§ **Problem description**:
Nothing but the lines from the line that contains "Continue the OpenSCAD" through the line that contains "self.finish, self.socket = finish, socket" should appear in the output, each reproduced exactly.

§ **Material for this exercise**:
--
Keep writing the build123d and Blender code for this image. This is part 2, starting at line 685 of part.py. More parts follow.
--
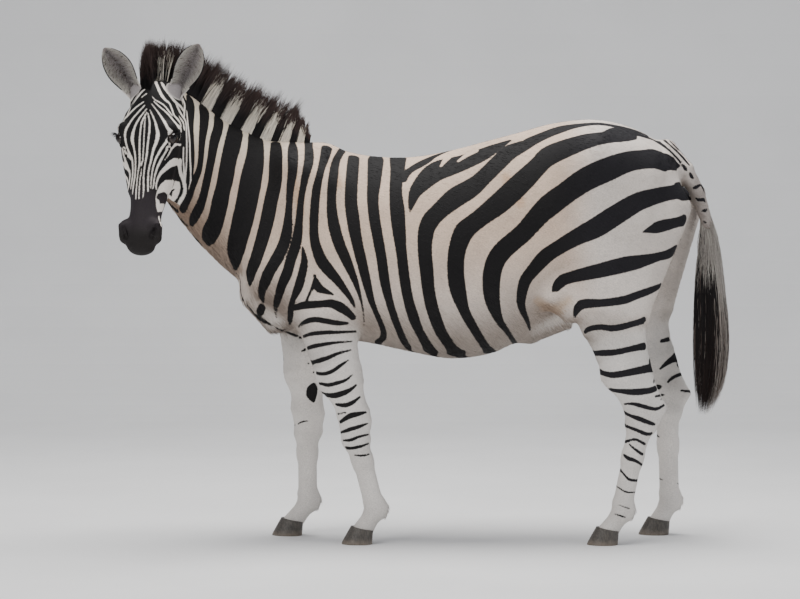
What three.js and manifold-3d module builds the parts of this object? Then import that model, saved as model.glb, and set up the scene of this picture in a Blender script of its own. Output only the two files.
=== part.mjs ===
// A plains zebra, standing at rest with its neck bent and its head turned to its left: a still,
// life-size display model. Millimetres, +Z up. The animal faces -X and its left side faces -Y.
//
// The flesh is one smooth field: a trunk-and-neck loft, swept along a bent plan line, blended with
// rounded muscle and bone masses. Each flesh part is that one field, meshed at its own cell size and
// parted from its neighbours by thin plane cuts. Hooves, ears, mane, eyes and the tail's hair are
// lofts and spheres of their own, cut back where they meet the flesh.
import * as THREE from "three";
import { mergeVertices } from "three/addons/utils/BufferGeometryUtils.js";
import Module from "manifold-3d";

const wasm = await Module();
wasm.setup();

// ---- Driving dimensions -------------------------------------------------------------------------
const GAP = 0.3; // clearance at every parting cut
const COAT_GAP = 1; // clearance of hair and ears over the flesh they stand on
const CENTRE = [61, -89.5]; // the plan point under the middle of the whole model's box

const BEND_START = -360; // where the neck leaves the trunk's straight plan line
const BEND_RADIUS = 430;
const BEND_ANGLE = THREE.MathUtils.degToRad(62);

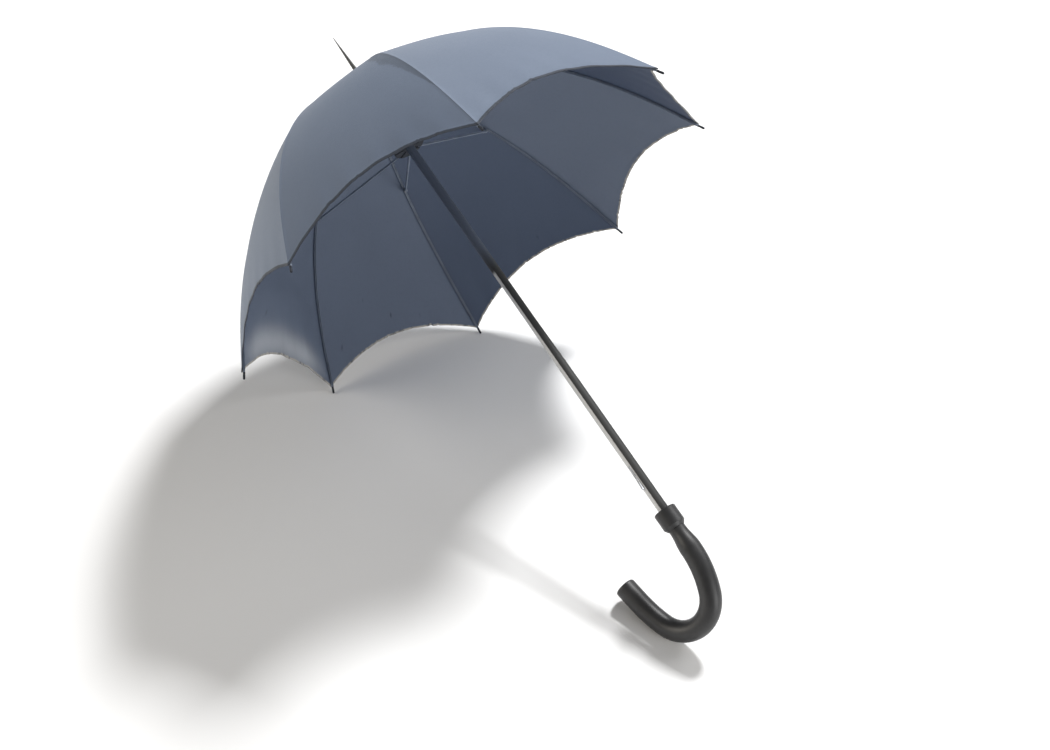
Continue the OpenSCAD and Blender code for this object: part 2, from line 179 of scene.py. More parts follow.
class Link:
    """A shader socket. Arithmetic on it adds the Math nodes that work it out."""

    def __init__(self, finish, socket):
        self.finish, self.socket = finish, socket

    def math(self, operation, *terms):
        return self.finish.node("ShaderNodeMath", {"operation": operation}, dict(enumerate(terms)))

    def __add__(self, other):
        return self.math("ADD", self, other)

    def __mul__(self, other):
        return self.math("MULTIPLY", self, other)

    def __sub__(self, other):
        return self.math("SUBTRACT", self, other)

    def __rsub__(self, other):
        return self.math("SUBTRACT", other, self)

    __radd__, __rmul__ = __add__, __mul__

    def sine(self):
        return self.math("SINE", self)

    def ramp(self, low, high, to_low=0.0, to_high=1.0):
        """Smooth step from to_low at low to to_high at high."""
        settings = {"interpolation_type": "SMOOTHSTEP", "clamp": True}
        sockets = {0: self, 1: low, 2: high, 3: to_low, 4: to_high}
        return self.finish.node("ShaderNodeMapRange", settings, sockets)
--
§ **Solution to the problem**:
Continue the OpenSCAD and Blender code for this object: part 2, from line 179 of scene.py. More parts follow.
class Link:
    """A shader socket. Arithmetic on it adds the Math nodes that work it out."""

    def __init__(self, finish, socket):
        self.finish, self.socket = finish, socket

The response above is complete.